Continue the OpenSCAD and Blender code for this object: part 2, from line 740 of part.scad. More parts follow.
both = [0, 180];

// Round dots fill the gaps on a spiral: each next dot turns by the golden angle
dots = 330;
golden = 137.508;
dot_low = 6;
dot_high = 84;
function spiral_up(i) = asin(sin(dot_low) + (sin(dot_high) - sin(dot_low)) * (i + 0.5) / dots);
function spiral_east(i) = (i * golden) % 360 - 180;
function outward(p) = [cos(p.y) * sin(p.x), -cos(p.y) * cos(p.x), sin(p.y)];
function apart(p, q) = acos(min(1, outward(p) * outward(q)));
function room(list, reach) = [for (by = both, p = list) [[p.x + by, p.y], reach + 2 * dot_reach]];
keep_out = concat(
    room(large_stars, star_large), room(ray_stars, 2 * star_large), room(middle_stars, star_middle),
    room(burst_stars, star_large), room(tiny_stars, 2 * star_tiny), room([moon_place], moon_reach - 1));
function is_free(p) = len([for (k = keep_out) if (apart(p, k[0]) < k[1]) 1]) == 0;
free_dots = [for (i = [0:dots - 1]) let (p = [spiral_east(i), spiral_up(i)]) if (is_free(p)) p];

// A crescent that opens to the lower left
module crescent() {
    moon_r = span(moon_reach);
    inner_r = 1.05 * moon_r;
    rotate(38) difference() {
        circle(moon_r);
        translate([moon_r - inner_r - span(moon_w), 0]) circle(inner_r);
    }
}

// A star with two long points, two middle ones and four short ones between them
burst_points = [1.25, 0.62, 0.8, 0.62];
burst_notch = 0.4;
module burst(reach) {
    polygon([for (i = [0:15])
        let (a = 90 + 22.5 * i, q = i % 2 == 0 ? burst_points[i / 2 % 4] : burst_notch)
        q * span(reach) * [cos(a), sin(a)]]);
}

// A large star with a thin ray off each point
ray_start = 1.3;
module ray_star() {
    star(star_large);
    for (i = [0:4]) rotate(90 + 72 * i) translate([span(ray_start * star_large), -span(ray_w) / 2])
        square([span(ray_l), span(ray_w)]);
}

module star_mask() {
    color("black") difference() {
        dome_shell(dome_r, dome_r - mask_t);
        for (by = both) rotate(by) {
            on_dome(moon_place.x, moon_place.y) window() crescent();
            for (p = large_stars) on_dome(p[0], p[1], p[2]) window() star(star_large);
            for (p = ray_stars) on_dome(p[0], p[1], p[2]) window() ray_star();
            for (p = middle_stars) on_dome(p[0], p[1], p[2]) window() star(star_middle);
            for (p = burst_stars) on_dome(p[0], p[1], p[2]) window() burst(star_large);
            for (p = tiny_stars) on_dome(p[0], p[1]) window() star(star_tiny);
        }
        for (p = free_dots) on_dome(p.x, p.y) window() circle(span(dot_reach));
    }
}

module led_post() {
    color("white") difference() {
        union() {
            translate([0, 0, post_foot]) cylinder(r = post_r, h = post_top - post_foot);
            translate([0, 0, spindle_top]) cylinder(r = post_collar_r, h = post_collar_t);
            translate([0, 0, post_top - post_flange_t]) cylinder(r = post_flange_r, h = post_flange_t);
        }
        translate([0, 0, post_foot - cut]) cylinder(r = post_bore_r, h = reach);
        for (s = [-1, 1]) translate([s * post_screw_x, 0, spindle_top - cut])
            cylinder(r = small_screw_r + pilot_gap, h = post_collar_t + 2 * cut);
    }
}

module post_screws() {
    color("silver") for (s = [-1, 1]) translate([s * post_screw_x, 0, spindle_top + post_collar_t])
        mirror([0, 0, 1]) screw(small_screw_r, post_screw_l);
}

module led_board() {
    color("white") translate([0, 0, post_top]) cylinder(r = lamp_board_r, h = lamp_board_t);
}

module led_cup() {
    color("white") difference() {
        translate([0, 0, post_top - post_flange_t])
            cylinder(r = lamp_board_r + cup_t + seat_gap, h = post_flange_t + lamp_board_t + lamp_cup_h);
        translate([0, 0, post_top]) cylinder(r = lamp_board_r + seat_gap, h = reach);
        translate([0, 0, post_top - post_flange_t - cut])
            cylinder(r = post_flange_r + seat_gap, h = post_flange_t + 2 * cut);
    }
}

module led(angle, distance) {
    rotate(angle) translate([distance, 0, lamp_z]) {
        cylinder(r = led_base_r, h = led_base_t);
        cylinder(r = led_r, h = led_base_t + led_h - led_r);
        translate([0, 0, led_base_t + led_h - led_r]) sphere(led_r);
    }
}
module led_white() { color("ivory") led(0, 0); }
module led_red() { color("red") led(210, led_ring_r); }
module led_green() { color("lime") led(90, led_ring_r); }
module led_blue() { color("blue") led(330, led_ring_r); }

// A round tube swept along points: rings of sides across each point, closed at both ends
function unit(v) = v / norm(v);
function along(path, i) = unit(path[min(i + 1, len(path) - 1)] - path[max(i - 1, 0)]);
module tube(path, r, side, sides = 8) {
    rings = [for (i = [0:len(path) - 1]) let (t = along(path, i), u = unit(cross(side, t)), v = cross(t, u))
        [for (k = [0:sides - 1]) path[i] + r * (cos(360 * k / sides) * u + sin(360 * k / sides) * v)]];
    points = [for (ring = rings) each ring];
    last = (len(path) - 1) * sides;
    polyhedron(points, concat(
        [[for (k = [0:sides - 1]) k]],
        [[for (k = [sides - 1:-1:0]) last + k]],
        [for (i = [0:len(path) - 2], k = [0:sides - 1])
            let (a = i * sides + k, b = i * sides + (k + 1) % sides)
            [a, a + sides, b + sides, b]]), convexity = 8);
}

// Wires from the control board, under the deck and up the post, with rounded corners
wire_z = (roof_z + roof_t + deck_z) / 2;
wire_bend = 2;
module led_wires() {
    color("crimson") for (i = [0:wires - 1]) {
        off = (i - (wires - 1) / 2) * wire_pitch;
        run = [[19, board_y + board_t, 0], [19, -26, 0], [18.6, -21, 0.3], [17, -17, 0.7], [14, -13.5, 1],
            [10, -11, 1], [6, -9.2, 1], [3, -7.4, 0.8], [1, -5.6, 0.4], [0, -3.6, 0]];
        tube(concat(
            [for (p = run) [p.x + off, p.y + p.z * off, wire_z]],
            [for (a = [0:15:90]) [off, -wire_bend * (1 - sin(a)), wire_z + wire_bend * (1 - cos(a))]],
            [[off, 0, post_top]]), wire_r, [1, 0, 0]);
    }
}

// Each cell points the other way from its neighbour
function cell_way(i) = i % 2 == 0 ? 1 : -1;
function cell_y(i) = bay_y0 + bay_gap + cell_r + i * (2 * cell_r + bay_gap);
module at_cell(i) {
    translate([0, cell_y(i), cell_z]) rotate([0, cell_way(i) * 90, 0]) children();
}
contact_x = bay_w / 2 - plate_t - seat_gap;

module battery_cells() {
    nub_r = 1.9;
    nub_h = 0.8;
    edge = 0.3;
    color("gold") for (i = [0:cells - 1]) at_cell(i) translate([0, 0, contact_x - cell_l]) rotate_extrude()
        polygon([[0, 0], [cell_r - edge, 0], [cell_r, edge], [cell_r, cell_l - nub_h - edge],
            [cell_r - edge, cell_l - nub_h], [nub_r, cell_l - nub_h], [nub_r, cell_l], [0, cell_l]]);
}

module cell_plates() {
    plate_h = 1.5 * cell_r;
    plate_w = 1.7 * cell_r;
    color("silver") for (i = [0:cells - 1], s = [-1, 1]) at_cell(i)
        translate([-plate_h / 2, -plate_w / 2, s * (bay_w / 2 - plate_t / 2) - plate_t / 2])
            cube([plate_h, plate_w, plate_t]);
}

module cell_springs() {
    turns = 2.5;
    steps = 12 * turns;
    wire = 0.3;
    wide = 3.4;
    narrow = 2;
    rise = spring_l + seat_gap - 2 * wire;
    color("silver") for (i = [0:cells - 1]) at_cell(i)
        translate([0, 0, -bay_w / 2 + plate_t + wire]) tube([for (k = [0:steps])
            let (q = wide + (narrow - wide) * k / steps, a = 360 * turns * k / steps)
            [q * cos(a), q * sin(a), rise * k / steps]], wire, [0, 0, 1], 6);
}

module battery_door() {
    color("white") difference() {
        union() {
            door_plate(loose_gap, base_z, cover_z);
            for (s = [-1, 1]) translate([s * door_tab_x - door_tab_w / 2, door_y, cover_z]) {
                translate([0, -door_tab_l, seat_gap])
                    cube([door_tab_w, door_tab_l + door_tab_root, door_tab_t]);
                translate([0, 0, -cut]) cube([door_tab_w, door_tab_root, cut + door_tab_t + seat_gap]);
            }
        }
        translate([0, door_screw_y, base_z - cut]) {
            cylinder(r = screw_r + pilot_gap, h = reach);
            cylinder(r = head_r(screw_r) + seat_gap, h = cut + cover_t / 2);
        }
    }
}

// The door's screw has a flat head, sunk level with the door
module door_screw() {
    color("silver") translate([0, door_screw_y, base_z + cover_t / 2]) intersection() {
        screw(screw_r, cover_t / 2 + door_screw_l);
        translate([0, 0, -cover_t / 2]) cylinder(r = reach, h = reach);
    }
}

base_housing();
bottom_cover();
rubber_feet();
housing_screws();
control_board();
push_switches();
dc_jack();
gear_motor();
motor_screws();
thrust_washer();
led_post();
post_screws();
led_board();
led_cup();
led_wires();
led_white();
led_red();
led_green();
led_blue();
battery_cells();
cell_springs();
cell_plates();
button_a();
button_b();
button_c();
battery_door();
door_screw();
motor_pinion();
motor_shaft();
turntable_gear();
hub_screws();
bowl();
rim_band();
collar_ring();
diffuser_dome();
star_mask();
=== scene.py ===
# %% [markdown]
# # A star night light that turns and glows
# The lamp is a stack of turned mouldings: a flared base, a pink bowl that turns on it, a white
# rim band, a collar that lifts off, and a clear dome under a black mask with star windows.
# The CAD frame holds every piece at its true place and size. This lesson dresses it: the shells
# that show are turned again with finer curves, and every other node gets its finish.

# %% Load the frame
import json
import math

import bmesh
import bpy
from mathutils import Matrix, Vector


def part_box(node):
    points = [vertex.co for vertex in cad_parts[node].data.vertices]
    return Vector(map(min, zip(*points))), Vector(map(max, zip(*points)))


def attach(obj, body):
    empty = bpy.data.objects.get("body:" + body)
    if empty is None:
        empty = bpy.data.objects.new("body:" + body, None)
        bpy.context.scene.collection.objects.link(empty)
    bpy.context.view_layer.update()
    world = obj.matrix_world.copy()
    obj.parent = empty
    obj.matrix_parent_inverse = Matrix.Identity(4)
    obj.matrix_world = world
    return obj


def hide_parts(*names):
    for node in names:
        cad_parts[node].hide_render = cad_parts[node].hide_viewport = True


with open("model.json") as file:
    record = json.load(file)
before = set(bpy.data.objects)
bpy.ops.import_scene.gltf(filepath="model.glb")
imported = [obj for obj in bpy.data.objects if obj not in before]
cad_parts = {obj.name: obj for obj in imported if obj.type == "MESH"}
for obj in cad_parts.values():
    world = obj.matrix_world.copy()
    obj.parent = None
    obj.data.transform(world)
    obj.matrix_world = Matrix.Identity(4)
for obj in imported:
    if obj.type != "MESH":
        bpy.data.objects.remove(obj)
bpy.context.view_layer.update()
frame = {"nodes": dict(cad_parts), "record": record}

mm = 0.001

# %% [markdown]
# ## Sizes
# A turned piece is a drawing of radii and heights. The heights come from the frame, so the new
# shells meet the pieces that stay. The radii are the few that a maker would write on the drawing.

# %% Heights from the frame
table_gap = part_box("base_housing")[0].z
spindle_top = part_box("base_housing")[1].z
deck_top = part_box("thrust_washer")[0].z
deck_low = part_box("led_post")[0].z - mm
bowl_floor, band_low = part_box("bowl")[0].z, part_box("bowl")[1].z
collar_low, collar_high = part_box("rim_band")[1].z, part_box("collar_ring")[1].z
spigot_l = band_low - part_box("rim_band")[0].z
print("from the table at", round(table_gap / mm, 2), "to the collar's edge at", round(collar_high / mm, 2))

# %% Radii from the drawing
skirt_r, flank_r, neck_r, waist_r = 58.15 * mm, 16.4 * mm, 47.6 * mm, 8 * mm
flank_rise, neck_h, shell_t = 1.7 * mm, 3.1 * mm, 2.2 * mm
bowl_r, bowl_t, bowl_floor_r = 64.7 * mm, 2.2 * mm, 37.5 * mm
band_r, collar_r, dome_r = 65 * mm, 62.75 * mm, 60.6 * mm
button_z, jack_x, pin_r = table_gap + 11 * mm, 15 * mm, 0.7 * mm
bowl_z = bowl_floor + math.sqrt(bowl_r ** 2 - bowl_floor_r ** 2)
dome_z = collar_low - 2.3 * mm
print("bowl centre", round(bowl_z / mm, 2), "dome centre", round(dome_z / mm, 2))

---

From the line that contains "base_housing();" through the line that contains "bpy.context.scene.collection.objects.link(empty)", reproduce every line exactly, both end lines included.

Expected answer:
base_housing();
bottom_cover();
rubber_feet();
housing_screws();
control_board();
push_switches();
dc_jack();
gear_motor();
motor_screws();
thrust_washer();
led_post();
post_screws();
led_board();
led_cup();
led_wires();
led_white();
led_red();
led_green();
led_blue();
battery_cells();
cell_springs();
cell_plates();
button_a();
button_b();
button_c();
battery_door();
door_screw();
motor_pinion();
motor_shaft();
turntable_gear();
hub_screws();
bowl();
rim_band();
collar_ring();
diffuser_dome();
star_mask();
=== scene.py ===
# %% [markdown]
# # A star night light that turns and glows
# The lamp is a stack of turned mouldings: a flared base, a pink bowl that turns on it, a white
# rim band, a collar that lifts off, and a clear dome under a black mask with star windows.
# The CAD frame holds every piece at its true place and size. This lesson dresses it: the shells
# that show are turned again with finer curves, and every other node gets its finish.

# %% Load the frame
import json
import math

import bmesh
import bpy
from mathutils import Matrix, Vector


def part_box(node):
    points = [vertex.co for vertex in cad_parts[node].data.vertices]
    return Vector(map(min, zip(*points))), Vector(map(max, zip(*points)))


def attach(obj, body):
    empty = bpy.data.objects.get("body:" + body)
    if empty is None:
        empty = bpy.data.objects.new("body:" + body, None)
        bpy.context.scene.collection.objects.link(empty)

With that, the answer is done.